Maybe there is a thing or two to learn about my very own P1 back too: I have the IQ1 60, but encountered the same on my older P45+: colours are excellent, but you need to work for / with them. Out of camera, the almost always have a strong blue hue in AWB mode. Until recently, I didn't pay too much attention on this since I knew I'll work with the raw in any case. Recently changed to "daylight" for most of my work, but (again very subjective matter) to my eyes the images do look still a little bit too neutral. How do you handle this?

Back to the topic, impressive to see those colour differences between the two lenses.
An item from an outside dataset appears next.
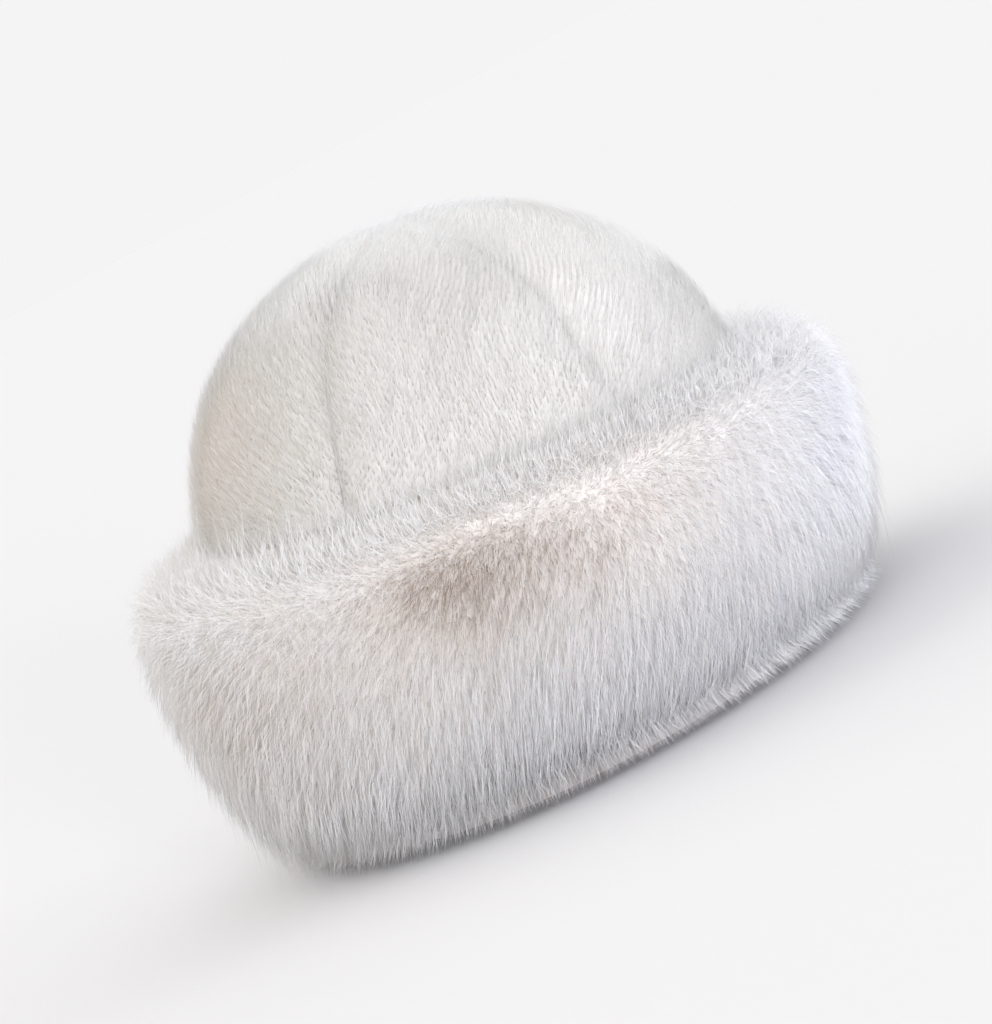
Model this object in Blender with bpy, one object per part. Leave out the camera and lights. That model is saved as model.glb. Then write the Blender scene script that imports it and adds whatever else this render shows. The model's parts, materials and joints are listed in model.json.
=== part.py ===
"""Domed fur hat with a deep long-haired band round its rim.

The crown is six sewn gores of short-pile fur. The band is one strip of long
fur, wrapped round the lower half of the crown and tucked under its edge, with
its outer form cut into rows of hanging locks. The hat stands on its rim at
z = 0, with its front toward -Y. All lengths are in metres.
"""
from collections import namedtuple
from math import acos, atan2, cos, exp, hypot, pi, radians, sin, tan
from random import Random

import bmesh
import bpy
from mathutils import Vector

# Driving sizes: the head opening
HEAD_BREADTH = 0.178
HEAD_LENGTH = 0.194

# Driving sizes: the crown
CROWN_WALL = 0.0105
CROWN_RISE = 0.0805
DOME_SPRING = 0.0055
DOME_FULLNESS = 2.05
GORE_COUNT = 6
SEAM_TURN = radians(1.5)
SEAM_DIP = 0.0025
SEAM_SHOULDER = 0.014
SEAM_FADE = 0.028
GORE_TIP_RADIUS = 0.001

# Driving sizes: the fur band
BAND_HEIGHT = 0.112
BAND_DEPTH = 0.037
BAND_WIDEST = 0.72
SHOULDER_FULLNESS = 2.85
UNDERSIDE_FULLNESS = 1.8
LOCK_SPACING = 0.026
LOCK_WIDTH = 0.0148
LOCK_DEPTH = 0.0085
LOCK_OVERHANG = 0.013
LOCK_SWEEP = 0.004
LOCK_SEED = 7

# Driving sizes: the rim
TUCK_HEIGHT = 0.008
MOUTH_MARGIN = 0.0015
FOOT_WIDTH = 0.0065
FOOT_LIFT = 0.0015

# Driving sizes: how the pieces stand
LEAN_ANGLE = radians(5.5)
SEWN_GAP = 0.0003

# Mesh fineness
GORE_COLUMNS = 10
DOME_ROWS = 12
WALL_ROWS = 5
OUTLINE_STEPS = 60
CROWN_CREASE = radians(60)
BAND_CREASE = radians(75)

# Finishes
CROWN_WHITE = (0.80, 0.79, 0.76, 1.0)
CROWN_ROUGHNESS = 0.85
BAND_WHITE = (0.78, 0.77, 0.77, 1.0)
BAND_ROUGHNESS = 0.90

# Shares: a seam's shoulder of its gore's width at most, and a lock's least
# overhang of the greatest.
SHOULDER_LIMIT = 0.3
SHORTEST_OVERHANG = 0.35

# Soft hollows in the crown: azimuth in degrees from the front toward +X, height
# as a share of the crown's rise, width as a share of the head's breadth, depth
# as a share of the crown's wall.
Fold = namedtuple("Fold", "azimuth height width depth")
FOLDS = (
    Fold(azimuth=-33, height=0.38, width=0.080, depth=0.20),
    Fold(azimuth=-56, height=0.26, width=0.150, depth=0.26),
    Fold(azimuth=32, height=0.30, width=0.080, depth=0.22),
    Fold(azimuth=2, height=0.50, width=0.200, depth=0.10),
    Fold(azimuth=104, height=0.34, width=0.130, depth=0.20),
    Fold(azimuth=163, height=0.42, width=0.140, depth=0.22),
    Fold(azimuth=-128, height=0.30, width=0.120, depth=0.20),
)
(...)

The main appeal of the Fuji is for me the FPS for using adapted lenses - together with the P1 support - so I rarely would use any native lens.
If I cared enough about colour consistency among lenses, I'd build profiles for them. I haven't bothered because I shoot primarily for black and white. Also, I sold the GF 63/2.8 so I no longer have any Fuji GF lenses. All my lenses are adapted (Pentax, Schneider, Rodenstock). Interestingly, the Pentax, Schneider and Rodenstock lenses I use are not that far apart in terms of how they handle colours. They're a little easier to mix together.
 

Charles2

Active member
The GF cameras have Bayer color filter arrays, while most Fuji X cameras have Fuji's X-Trans color filter array (which I believe evolved from I to II, complicating things further). Maybe that affected how the engineers processed the raw data for the camera .jpg.